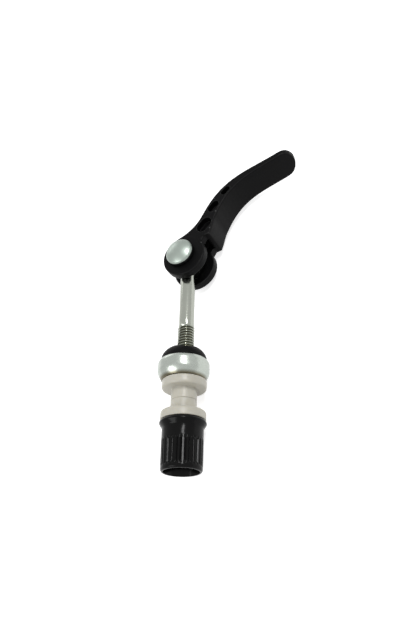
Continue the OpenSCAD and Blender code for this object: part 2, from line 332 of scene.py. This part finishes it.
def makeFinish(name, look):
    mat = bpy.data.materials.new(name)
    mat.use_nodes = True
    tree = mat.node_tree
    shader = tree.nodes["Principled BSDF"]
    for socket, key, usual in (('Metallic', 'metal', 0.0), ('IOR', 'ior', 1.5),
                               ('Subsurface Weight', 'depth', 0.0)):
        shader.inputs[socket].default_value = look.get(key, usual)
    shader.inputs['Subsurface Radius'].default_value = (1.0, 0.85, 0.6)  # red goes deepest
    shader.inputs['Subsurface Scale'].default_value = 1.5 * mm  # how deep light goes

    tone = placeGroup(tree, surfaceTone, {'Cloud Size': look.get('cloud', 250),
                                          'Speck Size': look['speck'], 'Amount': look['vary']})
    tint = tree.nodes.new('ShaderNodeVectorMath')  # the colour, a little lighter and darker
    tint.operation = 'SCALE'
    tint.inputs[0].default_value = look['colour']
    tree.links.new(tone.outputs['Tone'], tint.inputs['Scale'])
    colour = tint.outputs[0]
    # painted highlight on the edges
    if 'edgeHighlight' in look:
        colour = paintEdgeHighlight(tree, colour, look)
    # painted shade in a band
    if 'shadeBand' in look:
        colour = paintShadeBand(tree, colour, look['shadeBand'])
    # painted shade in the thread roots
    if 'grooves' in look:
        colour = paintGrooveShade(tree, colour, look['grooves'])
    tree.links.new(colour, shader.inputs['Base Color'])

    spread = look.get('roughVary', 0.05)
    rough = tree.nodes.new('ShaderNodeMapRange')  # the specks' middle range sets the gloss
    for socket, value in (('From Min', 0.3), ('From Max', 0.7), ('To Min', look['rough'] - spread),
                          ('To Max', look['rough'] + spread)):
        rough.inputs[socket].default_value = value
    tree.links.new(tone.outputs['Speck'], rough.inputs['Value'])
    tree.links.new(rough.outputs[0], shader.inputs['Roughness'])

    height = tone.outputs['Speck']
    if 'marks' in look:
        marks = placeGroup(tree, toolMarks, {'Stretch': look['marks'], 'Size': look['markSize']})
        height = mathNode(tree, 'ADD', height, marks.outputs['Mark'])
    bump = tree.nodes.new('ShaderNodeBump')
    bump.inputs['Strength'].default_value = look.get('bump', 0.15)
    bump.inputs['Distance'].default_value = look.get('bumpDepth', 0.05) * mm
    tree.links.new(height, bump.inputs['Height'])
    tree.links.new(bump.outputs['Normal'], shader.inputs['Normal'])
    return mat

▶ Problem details
Begin with the first line of the data above and, please, print each line exactly until you have printed the line containing "shader.inputs['Subsurface Scale'].default_value = 1.5"; print nothing else.

▶ Answer to the problem
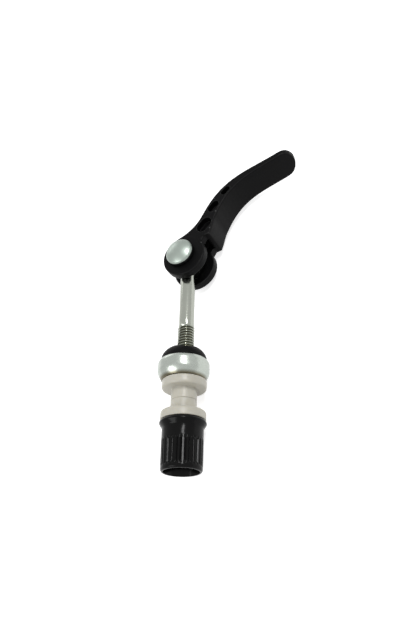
Continue the OpenSCAD and Blender code for this object: part 2, from line 332 of scene.py. This part finishes it.
def makeFinish(name, look):
    mat = bpy.data.materials.new(name)
    mat.use_nodes = True
    tree = mat.node_tree
    shader = tree.nodes["Principled BSDF"]
    for socket, key, usual in (('Metallic', 'metal', 0.0), ('IOR', 'ior', 1.5),
                               ('Subsurface Weight', 'depth', 0.0)):
        shader.inputs[socket].default_value = look.get(key, usual)
    shader.inputs['Subsurface Radius'].default_value = (1.0, 0.85, 0.6)  # red goes deepest
    shader.inputs['Subsurface Scale'].default_value = 1.5 * mm  # how deep light goes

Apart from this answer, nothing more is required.